Джоанн сперва заявила Перегрину, что ни в коем случае не поедет, но потом передумала. Встретиться – мало того, пообедать! – с Оливером и Кассиди Болингброк – это тебе не фунт изюма! Можно будет потом щегольнуть именами знакомых знаменитостей… Ну а на Мону можно и не обращать внимания.
Мона пожалела, что Оливер не посоветовался с ней, но в обоих мужчинах любопытство одержало верх. И в назначенный день Вайны на своем «Мерседесе» въехали в просторный двор конюшни, где их встречали Болингброки и Мона.
Услышав, как Джоанн надменно зовет мать по имени, и увидев, как она холодно отшатнулась, когда Мона попыталась ее обнять, Оливер сразу
Мона нерешительно замялась, но Кассиди подхватила ее под руку и ввела в гостиную. Кассиди тоже поняла, что эта встреча не сулит ничего приятного. Правильно Мона возражала…
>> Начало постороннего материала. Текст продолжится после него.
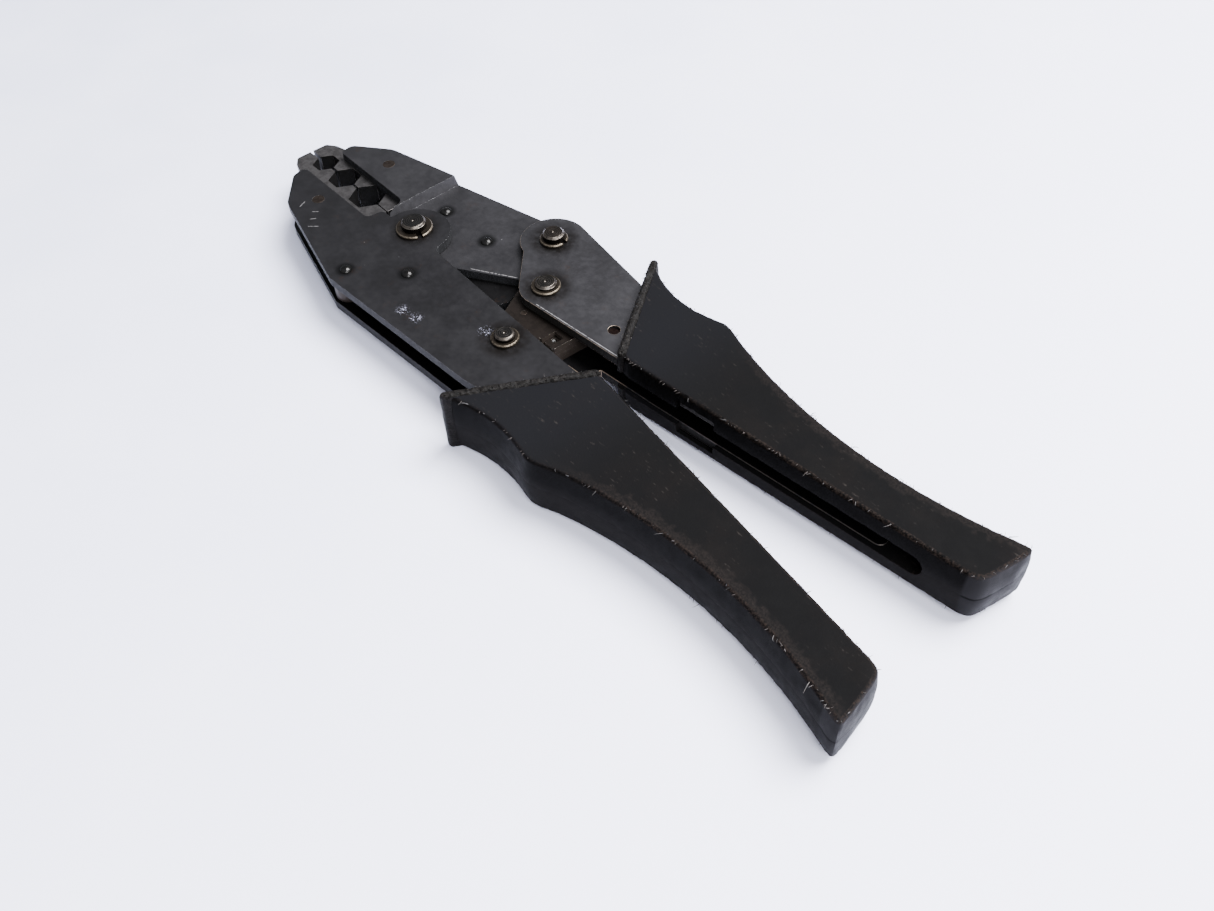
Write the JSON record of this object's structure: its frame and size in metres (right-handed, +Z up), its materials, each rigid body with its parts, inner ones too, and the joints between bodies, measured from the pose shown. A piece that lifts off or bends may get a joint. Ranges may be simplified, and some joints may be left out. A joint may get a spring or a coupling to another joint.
{
  "type": "ratchet crimping tool",
  "caption": "Hand ratchet crimping tool: steel plate jaws with hexagonal crimp dies, a toggle link with a ratchet, and two moulded grips.",
  "frame": {"origin": "middle of the footprint, on the surface that the tool lies on", "axes": "+X from the jaws to the handle ends, +Y towards the moving handle, +Z up out of the side plates"},
  "size_m": [0.2286, 0.0694, 0.018],
  "materials": {
    "plate_steel": "black oxide steel sheet with a satin face and bright worn edges",
    "link_steel": "blackened stamped steel with an oily brown tint",
    "die_steel": "black oxide tool steel",
    "pin_steel": "turned steel with worn black oxide",
    "rivet_steel": "polished domed heads",
    "spring_steel": "drawn spring wire",
    "grip_plastic": "moulded black plastic, dusty and worn along its edges"
  },
  "bodies": {
    "fixed_frame": {"frame_plate_upper": "plate_steel", "frame_plate_lower": "plate_steel", "frame_spacers": "link_steel", "frame_rivets": "rivet_steel", "fixed_die": "die_steel", "fixed_die_pin": "pin_steel", "main_pivot_pin": "pin_steel", "main_pivot_ring": "pin_steel", "anchor_pin": "pin_steel", "anchor_pin_ring": "pin_steel", "return_spring_post": "pin_steel", "return_spring": "spring_steel", "fixed_grip": "grip_plastic"},
    "moving_jaw": {"jaw_plate_upper": "plate_steel", "jaw_plate_lower": "plate_steel", "moving_die": "die_steel", "moving_die_pin": "pin_steel", "jaw_rivets": "rivet_steel"},
    "moving_handle": {"handle_plate_upper": "plate_steel", "handle_plate_lower": "plate_steel", "jaw_pin": "pin_steel", "jaw_pin_ring": "pin_steel", "link_pin": "pin_steel", "link_pin_ring": "pin_steel", "pawl_pin": "pin_steel", "pawl_spring_post": "pin_steel", "pawl_spring": "spring_steel", "moving_grip": "grip_plastic"},
    "toggle_link": {"link_plate_1": "link_steel", "link_plate_2": "link_steel", "link_plate_3": "link_steel", "link_plate_4": "link_steel", "link_rivets": "pin_steel"},
    "ratchet_pawl": {"pawl": "link_steel"}
  },
  "joints": [
    {"name": "handle_pivot", "type": "hinge", "parent": "moving_jaw", "child": "moving_handle", "pos_m": [-0.03133, 0.02331, 0.009], "axis": [0, 0, 1], "range_deg": [-3.4, 48]},
    {"name": "jaw_pivot", "type": "hinge", "parent": "fixed_frame", "child": "moving_jaw", "pos_m": [-0.06093, -0.00079, 0.009], "axis": [0, 0, 1], "range_deg": [-13.8, 1]},
    {"name": "link_pivot", "type": "hinge", "parent": "fixed_frame", "child": "toggle_link", "pos_m": [-0.01053, -0.00969, 0.009], "axis": [0, 0, 1], "range_deg": [-30.4, 2.2], "deforming": ["return_spring"]},
    {"name": "pawl_pivot", "type": "hinge", "parent": "moving_handle", "child": "ratchet_pawl", "pos_m": [0.00547, 0.01171, 0.009], "axis": [0, 0, 1], "range_deg": [-20, 20], "stiffness_Nm_per_rad": 0.02, "deforming": ["pawl_spring"]}
  ],
  "couplings": [
    {"joint": "jaw_pivot", "follows": "handle_pivot", "ratio": -0.285},
    {"joint": "link_pivot", "follows": "handle_pivot", "ratio": -0.63}
  ]
}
Мона постаралась одеться как можно приличнее. На ней были чистые вельветовые брюки и белая блузка, заколотая на груди ее лучшим украшением – маленькой брошкой с жемчугом. Кассиди растаяла от сочувствия – и, как и Оливер, пожалела об их опрометчивом приглашении.
После того как мужчины несколько минут пытались завязать разговор (в основном о специфике торговли комодами и жеребятами), Кассиди, напустив на себя веселый вид, пригласила всех в столовую, где сверкал серебром и хрусталем стол, накрытый на пятерых.
Джоанн, не подумав, ляпнула:
– А что, вы еще кого-то ждете?
– Да нет, – ответила озадаченная Кассиди, – кроме нас, никого не будет.
Джоанн вскинула брови.
– Но разве Мона не будет обедать на кухне, как обычно?
Хозяева окаменели. Тут даже Джоанн сообразила, что дала маху.
– Ну, то есть… Я хотела сказать…
Но все прекрасно поняли, что она хотела сказать. Слово – не воробей…
Перегрин прочистил горло, мучительно придумывая, что бы такое сказать.
Но Оливер, соображавший куда быстрее, опередил его. Он рассмеялся и воскликнул:
– Касси, дорогая, какая чудная идея! Давайте все пообедаем с Моной на кухне, как обычно. Возьмем наши тарелки, салфетки и стаканы и пойдем на кухню!
Он забрал прибор, приготовленный для него во главе стола, и махнул другим; чтобы они сделали то же самое. И, вскинув голову, возглавил шествие. Все перешли в большую и уютную кухню, где Болингброки действительно частенько обедали втроем с Моной.
Тем не менее ленч оказался пыткой для всех присутствующих. Никто не пожалел о том, что Вайны уехали, не доев десерта и не допив кофе. Не успел «Мерседес» Вайнов скрыться за воротами, как Оливер принес Моне свои извинения. Впрочем, добродушная Мона менее всех была обеспокоена случившимся конфузом.
Кассиди Ловлас Уорд вела двойную жизнь – певицы и жены. Поначалу Оливер просто привлекал ее своей мужской красотой, изящными манерами и искусством наездника. Кассиди была далеко не девочка и прекрасно понимала, что именно ее влечение к Оливеру пробудило в нем ответные чувства. Циничная пресса, придающая первостепенное значение физической привлекательности, предрекала им скорое разочарование и развод. Разумеется, пресса не могла ошибаться. Но, к своему взаимному удивлению, наездник и певица постепенно сделались близкими друзьями.